Скажу прямо, я не мыслю живопись без ощущения ритма, звучания времени, — утверждает Таир Салахов.
Кажется, Леонардо сказал, что музыка и живопись — сестры.
«Агава». Это растение выхаживала моя мать. Простая женщина из апшеронского селения. Она родилась там, где и ныне стоят древние храмы огнепоклонников. Где дома сложены из грубых камней. Моя матушка Сона-ханум была человечна, ласкова, невольно, глядя на агаву, ощущаю, как росли мы, пять малышей, под ее крылом. Вижу сегодня ее светозарное морщинистое лицо. Ее руки, не знавшие отдыха. Нет ее ныне. Стоит красный стул, на который бывало она присядет на минутку.
Почему оказался фонарь на шершавых каменных плитах? Не знаю. Может быть, свет, который он несет, укрепляет смысл этого полотна.

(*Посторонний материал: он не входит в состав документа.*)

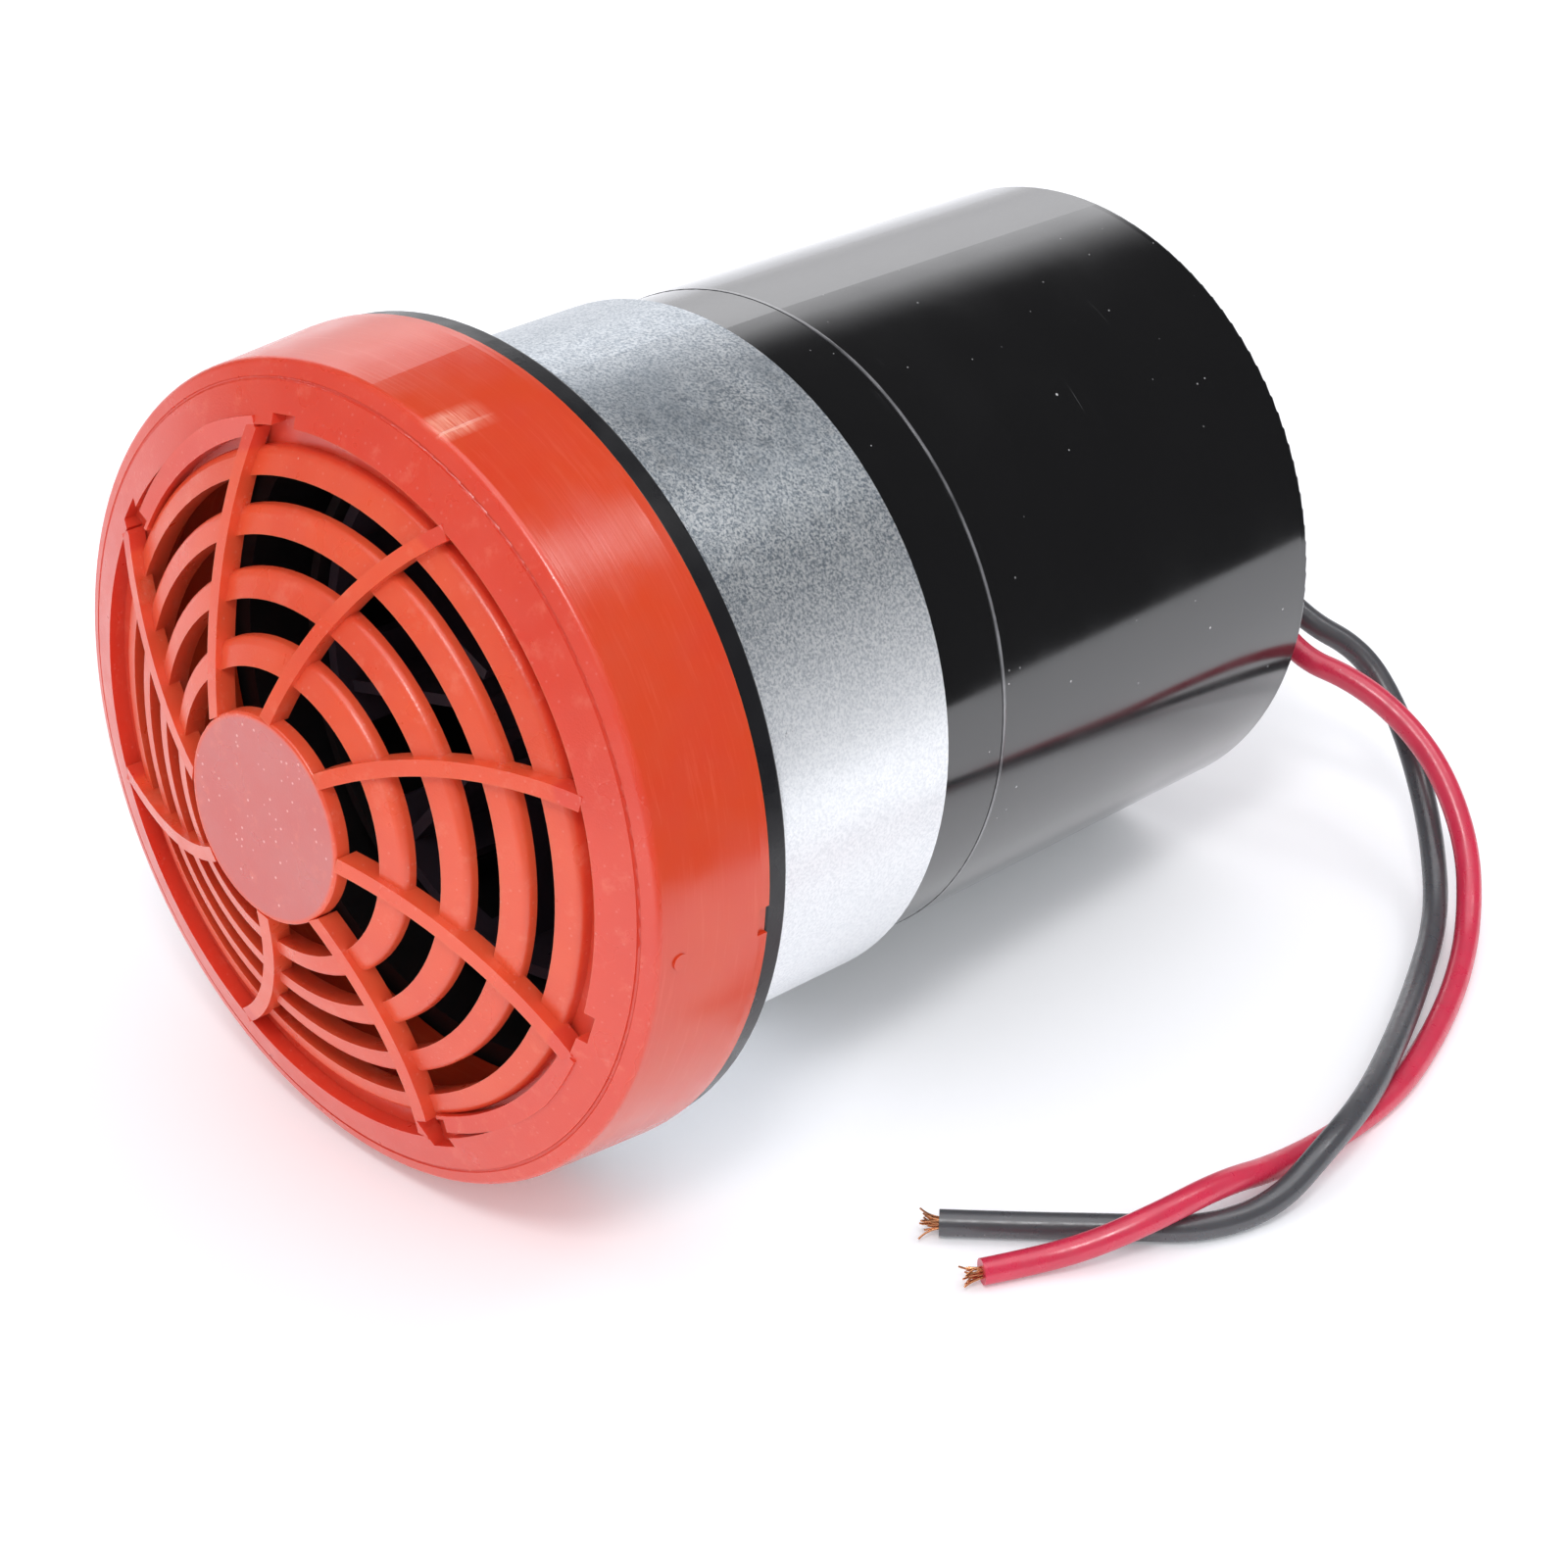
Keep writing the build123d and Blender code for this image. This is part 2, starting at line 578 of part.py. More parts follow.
save(screws(plate_screw_places, STATOR_REAR - STATOR_WALL, PLATE_SCREW_TIP), "plate_screws")
save(screws(motor_screw_places, PLATE_FRONT, MOTOR_SCREW_TIP), "motor_screws")

# ---------------------------------------------------------------- motor, fixed pieces
CAN_INNER_RADIUS = CAN_RADIUS - CAN_WALL

with BuildPart() as can:
    add(turned(
        (MOTOR_BOSS_FRONT, BUSH_RADIUS),
        (MOTOR_BOSS_FRONT, MOTOR_BOSS_RADIUS),
        (PLATE_REAR, MOTOR_BOSS_RADIUS),
        (PLATE_REAR, CAN_RADIUS),
        (CAN_REAR, CAN_RADIUS),
        (CAN_REAR, CAN_INNER_RADIUS),
        (PLATE_REAR + CAN_WALL, CAN_INNER_RADIUS),
        (PLATE_REAR + CAN_WALL, BUSH_RADIUS),
    ))
    with BuildSketch(at(PLATE_REAR)):
        with Locations(*motor_screw_places):
            Circle(SCREW_RADIUS)
    extrude(amount=-CAN_WALL, mode=Mode.SUBTRACT)
save(can.part, "motor_can")


def bush(front, rear):
    """Plain bearing round the shaft."""
    bore = SHAFT_RADIUS + RUNNING_GAP
    return turned((front, bore), (front, BUSH_RADIUS), (rear, BUSH_RADIUS), (rear, bore))


save(bush(MOTOR_BOSS_FRONT, PLATE_REAR + CAN_WALL), "front_bush")
save(bush(BELL_REAR - BELL_HUB, BELL_REAR + BELL_HUB), "rear_bush")

with BuildPart() as bell:
    add(turned(
        (CAN_REAR - BELL_SPIGOT, CAN_INNER_RADIUS - BELL_WALL),
        (CAN_REAR - BELL_SPIGOT, CAN_INNER_RADIUS),
        (CAN_REAR, CAN_INNER_RADIUS),
        (CAN_REAR, CAN_RADIUS),
        (BELL_REAR, CAN_RADIUS),
        (BELL_REAR, BELL_HUB_RADIUS),
        (BELL_REAR + BELL_HUB, BELL_HUB_RADIUS),
        (BELL_REAR + BELL_HUB, BUSH_RADIUS),
        (BELL_REAR - BELL_HUB, BUSH_RADIUS),
        (BELL_REAR - BELL_HUB, BELL_HUB_RADIUS),
        (BELL_REAR - BELL_WALL, BELL_HUB_RADIUS),
        (BELL_REAR - BELL_WALL, CAN_INNER_RADIUS - BELL_WALL),
    ))
    with BuildSketch(at(BELL_REAR)):
        for side in (-1, 1):
            with Locations((0, side * TERMINAL_RADIUS)):
                Rectangle(TERMINAL_WIDTH, TERMINAL_THICKNESS)
    extrude(amount=BELL_WALL, mode=Mode.SUBTRACT)
save(bell.part, "end_bell")

for angle, name in ((0, "magnet_right"), (180, "magnet_left")):
    with BuildPart() as magnet:
        with BuildSketch(at(MAGNET_REAR)):
            Circle(CAN_INNER_RADIUS)
            Circle(MAGNET_INNER_RADIUS, mode=Mode.SUBTRACT)
            with BuildLine():
                ends = [polar(2 * CAN_RADIUS, angle + side * MAGNET_HALF_ANGLE) for side in (-1, 1)]
                Polyline((0, 0), ends[0], polar(4 * CAN_RADIUS, angle), ends[1], close=True)
            make_face(mode=Mode.INTERSECT)
        extrude(amount=MAGNET_REAR - MAGNET_FRONT)
    save(magnet.part, name)

for side, name in ((1, "upper"), (-1, "lower")):
    with BuildPart() as brush:
        with BuildSketch(at(BRUSH_REAR)):
            with Locations((0, side * (BRUSH_INNER + TERMINAL_INNER) / 2)):
                Rectangle(BRUSH_WIDTH, TERMINAL_INNER - BRUSH_INNER)
        extrude(amount=BRUSH_REAR - BRUSH_FRONT)
    save(brush.part, f"brush_{name}")
    with BuildPart() as terminal:
        with BuildSketch(at(TERMINAL_REAR)):
            with Locations((0, side * TERMINAL_RADIUS)):
                Rectangle(TERMINAL_WIDTH, TERMINAL_THICKNESS)
        extrude(amount=TERMINAL_REAR - BRUSH_FRONT)
    save(terminal.part, f"brush_terminal_{name}")

# ---------------------------------------------------------------- motor, turning pieces
POLE_ANGLE = 360 / POLE_COUNT

with BuildPart() as core:
    with BuildSketch(at(CORE_REAR)):
        Circle(CORE_RADIUS)
        Circle(SHAFT_RADIUS, mode=Mode.SUBTRACT)
        with BuildSketch(mode=Mode.PRIVATE) as pockets:
            Circle(POCKET_OUTER)
            Circle(POCKET_INNER, mode=Mode.SUBTRACT)
            with PolarLocations(CORE_RADIUS / 2, POLE_COUNT):
                Rectangle(CORE_RADIUS, TOOTH_WIDTH, mode=Mode.SUBTRACT)
        add(pockets.sketch, mode=Mode.SUBTRACT)
        with PolarLocations(CORE_RADIUS, POLE_COUNT, start_angle=POLE_ANGLE / 2):
            Rectangle(3 * (CORE_RADIUS - POCKET_OUTER), SLOT_WIDTH, mode=Mode.SUBTRACT)
    extrude(amount=CORE_REAR - CORE_FRONT)
save(core.part, "armature_core")

with BuildPart() as windings:
    coil_middle = (COIL_INNER + COIL_OUTER) / 2
    with BuildSketch(at(CORE_REAR + COIL_THICKNESS)):
        with PolarLocations(coil_middle, POLE_COUNT):
            Rectangle(COIL_OUTER - COIL_INNER, TOOTH_WIDTH + 2 * COIL_THICKNESS)
    extrude(amount=CORE_REAR - CORE_FRONT + 2 * COIL_THICKNESS)
    with BuildSketch(at(CORE_REAR)):
        with PolarLocations(coil_middle, POLE_COUNT):
            Rectangle(COIL_OUTER - COIL_INNER, TOOTH_WIDTH)
    extrude(amount=CORE_REAR - CORE_FRONT, mode=Mode.SUBTRACT)
save(windings.part, "armature_windings")

with BuildPart() as commutator:
    with BuildSketch(at(COMMUTATOR_REAR)):
        Circle(COMMUTATOR_RADIUS)
        Circle(SHAFT_RADIUS, mode=Mode.SUBTRACT)
        with PolarLocations(COMMUTATOR_RADIUS, POLE_COUNT):
            Rectangle(*COMMUTATOR_SLOT, mode=Mode.SUBTRACT)
    extrude(amount=COMMUTATOR_REAR - COMMUTATOR_FRONT)
save(commutator.part, "commutator")

# ---------------------------------------------------------------- collar and motor cover
with BuildPart() as collar:
    add(turned(
        (PLATE_REAR, COLLAR_RADIUS - COLLAR_WALL),
        (PLATE_REAR, COLLAR_RADIUS),
        (COVER_FRONT - SEAM, COLLAR_RADIUS),
        (COVER_FRONT - SEAM, SPIGOT_RADIUS),
        (COVER_FRONT + SPIGOT_LENGTH, SPIGOT_RADIUS),
        (COVER_FRONT + SPIGOT_LENGTH, SPIGOT_RADIUS - COLLAR_WALL),
        (COVER_FRONT - COLLAR_WALL, SPIGOT_RADIUS - COLLAR_WALL),
        (COVER_FRONT - COLLAR_WALL, COLLAR_RADIUS - COLLAR_WALL),
    ))
    with BuildSketch(at(PLATE_REAR)):
        with Locations(*plate_screw_places):
            Circle(POST_RADIUS)
    extrude(amount=PLATE_REAR - COVER_FRONT + COLLAR_WALL)
    with BuildSketch(at(PLATE_REAR)):
        with Locations(*plate_screw_places):
            Circle(SCREW_RADIUS)
    extrude(amount=PLATE_REAR - PLATE_SCREW_TIP, mode=Mode.SUBTRACT)
save(collar.part, "tube_collar")

LEADS_MIDDLE = ((BLACK_EXIT[0] + RED_EXIT[0]) / 2, (BLACK_EXIT[1] + RED_EXIT[1]) / 2)
LEADS_APART = ((RED_EXIT[0] - BLACK_EXIT[0]) ** 2 + (RED_EXIT[1] - BLACK_EXIT[1]) ** 2) ** 0.5
LEADS_ANGLE = degrees(atan2(RED_EXIT[1] - BLACK_EXIT[1], RED_EXIT[0] - BLACK_EXIT[0]))


def grommet_slot(station, half_width):
    """Slot-shaped face round both leads at a station."""
    with BuildSketch(at(station)) as slot:
        with Locations(Location((*LEADS_MIDDLE, 0), LEADS_ANGLE)):
            SlotCenterToCenter(LEADS_APART, 2 * half_width)
    return slot.sketch


board_screw_places = [polar(BOARD_SCREW_CIRCLE, angle) for angle in BOARD_SCREW_ANGLES]
COVER_INNER_REAR = COVER_REAR - COVER_WALL

with BuildPart() as cover:
    with BuildSketch(SECTION):
        with BuildLine():
            Polyline(
                (COVER_FRONT, COVER_FRONT_RADIUS - COVER_WALL),
                (COVER_FRONT, COVER_FRONT_RADIUS),
                (COVER_REAR - REST_LAND, COVER_REAR_RADIUS),
                (COVER_REAR, COVER_REAR_RADIUS),
                (COVER_REAR, INSERT_RADIUS),
                (INSERT_FRONT, INSERT_RADIUS),
                (INSERT_FRONT, 0),
                (INSERT_FRONT - INSERT_FLOOR, 0),
                (INSERT_FRONT - INSERT_FLOOR, INSERT_BOSS_RADIUS),
                (COVER_INNER_REAR, INSERT_BOSS_RADIUS),
                (COVER_INNER_REAR, COVER_REAR_RADIUS - COVER_WALL),
                close=True,
            )
        shell = make_face()
        rest_edge = shell.vertices().sort_by_distance((COVER_REAR, COVER_REAR_RADIUS))[0]
        fillet(rest_edge, radius=EDGE_ROUND)
    revolve(axis=SIREN_AXIS)
    with BuildSketch(at(BOARD_REAR)):
        with Locations(*board_screw_places):
            Circle(BOARD_POST_RADIUS)
    extrude(amount=BOARD_REAR - COVER_INNER_REAR)
    with BuildSketch(at(BOARD_REAR)):
        with Locations(*board_screw_places):
            Circle(SCREW_RADIUS)
    extrude(amount=BOARD_REAR - BOARD_SCREW_TIP, mode=Mode.SUBTRACT)
    extrude(grommet_slot(COVER_INNER_REAR, GROMMET_WAIST), amount=-COVER_WALL, mode=Mode.SUBTRACT)
save(cover.part, "motor_cover")

save(turned((INSERT_FRONT, THREAD_RADIUS), (INSERT_FRONT, INSERT_RADIUS),
            (COVER_REAR, INSERT_RADIUS), (COVER_REAR, THREAD_RADIUS)), "mount_insert")

with BuildPart() as grommet:
    extrude(grommet_slot(COVER_INNER_REAR - GROMMET_FLANGE, GROMMET_INNER), amount=-GROMMET_FLANGE)
    extrude(grommet_slot(COVER_INNER_REAR, GROMMET_WAIST), amount=-COVER_WALL)
    extrude(grommet_slot(COVER_REAR, GROMMET_OUTER), amount=-GROMMET_FLANGE)
    with BuildSketch(at(COVER_INNER_REAR - GROMMET_FLANGE)):
        with Locations(BLACK_EXIT, RED_EXIT):
            Circle(LEAD_RADIUS)
    extrude(amount=-COVER_WALL - 2 * GROMMET_FLANGE, mode=Mode.SUBTRACT)
save(grommet.part, "cable_grommet")

# ---------------------------------------------------------------- suppressor board
with BuildPart() as board:
    with BuildSketch(at(BOARD_REAR)):
        Circle(BOARD_RADIUS)
        Circle(BOARD_HOLE, mode=Mode.SUBTRACT)
        with Locations(*board_screw_places):
            Circle(SCREW_CLEARANCE, mode=Mode.SUBTRACT)
        with Locations((0, TERMINAL_RADIUS), (0, -TERMINAL_RADIUS)):
            Rectangle(TERMINAL_WIDTH, TERMINAL_THICKNESS, mode=Mode.SUBTRACT)
    extrude(amount=BOARD_REAR - BOARD_FRONT)
save(board.part, "suppressor_board")

save(screws(board_screw_places, BOARD_FRONT, BOARD_SCREW_TIP), "board_screws")

with BuildPart() as capacitor:
    with BuildSketch(at(BOARD_FRONT)):
        with Locations(CAPACITOR_PLACE):
            RectangleRounded(*CAPACITOR_SIZE, CAPACITOR_ROUND)
    extrude(amount=CAPACITOR_HEIGHT)
save(capacitor.part, "capacitor")

# ---------------------------------------------------------------- leads


def corner_radii(points):
    """Each arc is as large as the shorter of its two runs allows."""
    radii = []
    for before, corner, after in zip(points, points[1:], points[2:]):
        arriving, leaving = corner - before, after - corner
        half_turn = radians(arriving.get_angle(leaving)) / 2
        radii.append(RUN_SHARE * min(arriving.length, leaving.length) / tan(half_turn))
    return radii


def lead(name, points):
    """Insulated lead, and the bare strands that stick out of its free end."""
    radii = corner_radii(points)
    with BuildPart() as tube:
        with BuildLine() as path:
            FilletPolyline(*points, radius=radii)
        with BuildSketch(Plane(origin=path.line @ 0, z_dir=path.line % 0)):
            Circle(LEAD_RADIUS)
        sweep(path=path.line)
    save(tube.part, f"{name}_lead")
    with BuildPart() as strands:
        with BuildSketch(Plane(origin=path.line @ 1, z_dir=path.line % 1)):
            Circle(STRAND_BUNDLE_RADIUS)
        extrude(amount=STRAND_LENGTH)
    save(strands.part, f"{name}_strands")
    length = path.wire().length
    expected = pi * LEAD_RADIUS**2 * length
    print(f"{name}: length {length:.1f}, tightest radius {min(radii):.1f}, "
          f"volume {tube.part.volume:.1f} of {expected:.1f}")


for name, exit_place, first_corner, route in (
    ("black", BLACK_EXIT, BLACK_FIRST_CORNER, BLACK_ROUTE),
    ("red", RED_EXIT, RED_FIRST_CORNER, RED_ROUTE),
):
    start = [place(BOARD_REAR, *exit_place), place(first_corner, *exit_place)]
    lead(name, start + [Vector(*point) for point in route])
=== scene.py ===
"""Looks of the motor siren: camera, light, floor, leads and procedural materials.

Lengths are in metres and angles in radians. A station is a distance behind the cap's front rim,
along the siren's own axis. An angle round that axis starts on the right and rises over the top.
"""

import json
import random
from math import cos, pi, radians, sin

import bmesh
import bpy
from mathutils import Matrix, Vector


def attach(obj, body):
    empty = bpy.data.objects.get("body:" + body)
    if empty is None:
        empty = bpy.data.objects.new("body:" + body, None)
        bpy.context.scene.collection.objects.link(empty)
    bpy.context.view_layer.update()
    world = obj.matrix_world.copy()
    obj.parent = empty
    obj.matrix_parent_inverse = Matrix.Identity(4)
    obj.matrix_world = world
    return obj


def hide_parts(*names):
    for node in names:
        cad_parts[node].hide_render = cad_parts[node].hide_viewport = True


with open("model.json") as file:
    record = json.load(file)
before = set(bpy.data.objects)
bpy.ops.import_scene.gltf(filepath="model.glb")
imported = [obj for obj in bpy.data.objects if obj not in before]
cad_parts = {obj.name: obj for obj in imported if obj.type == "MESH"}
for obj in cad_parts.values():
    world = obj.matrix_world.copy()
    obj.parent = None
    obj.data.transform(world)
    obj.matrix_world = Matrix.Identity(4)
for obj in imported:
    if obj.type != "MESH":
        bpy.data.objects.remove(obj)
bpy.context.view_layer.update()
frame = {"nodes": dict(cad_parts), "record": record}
NODES = frame["nodes"]
BODY = "siren_body"

# ---------------------------------------------------------------- the siren's own axis
insert = next(mount for mount in frame["record"]["mounts"] if mount["name"] == "rear_insert")
RIGHT = Vector((1, 0, 0))
REARWARD = Vector(insert["axis"]).normalized()
UPWARD = RIGHT.cross(REARWARD)
REAR_STATION = 0.097
RIM_CENTRE = Vector(insert["pos_m"]) - REARWARD * REAR_STATION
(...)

Думается, в искусстве нет малозначительных тем, если они отражают жизнь. Натюрморт, казалось, наиболее статичный жанр в живописи. Однако взгляните на корявые, истоптанные «Башмаки» кисти Ван Гога — это поистине страшный рассказ о безысходной судьбе Мастера. Но посмотрите на вангоговские «Подсолнухи», и вы увидите в них пылающее солнце Прованса, поймете неумирающую вопреки всем невзгодам мечту живописца о добре и красоте.
… Всегда верю в молодежь. В ее талант. Связь со своим временем. Стараюсь понять и почувствовать ощущение молодыми эпохи. Учусь у них дерзости, поиску.
Вспоминаю слова Мартироса Сарьяна: «Вот говорят молодежи: дерзайте! А потом сравнивают их картины с фотографиями».
Наверное, надо не забывать быть более чуткими к новациям, к мечте. Без мечты нет искусства.
Мы живем во время, когда дерзание, инициатива, гласность, мастерство приобретают особое государственное значение. Мы должны «прибавить» и в искусстве… Выйти на завтрашние рубежи художественности.
Меня на днях потрясли строки, прочитанные у Александра Блока: «Растет передо мною понятие гражданин, ия начинаю понимать, как освободительно и целебно это понятие…»
Как современно звучат эти вещие слова поэта!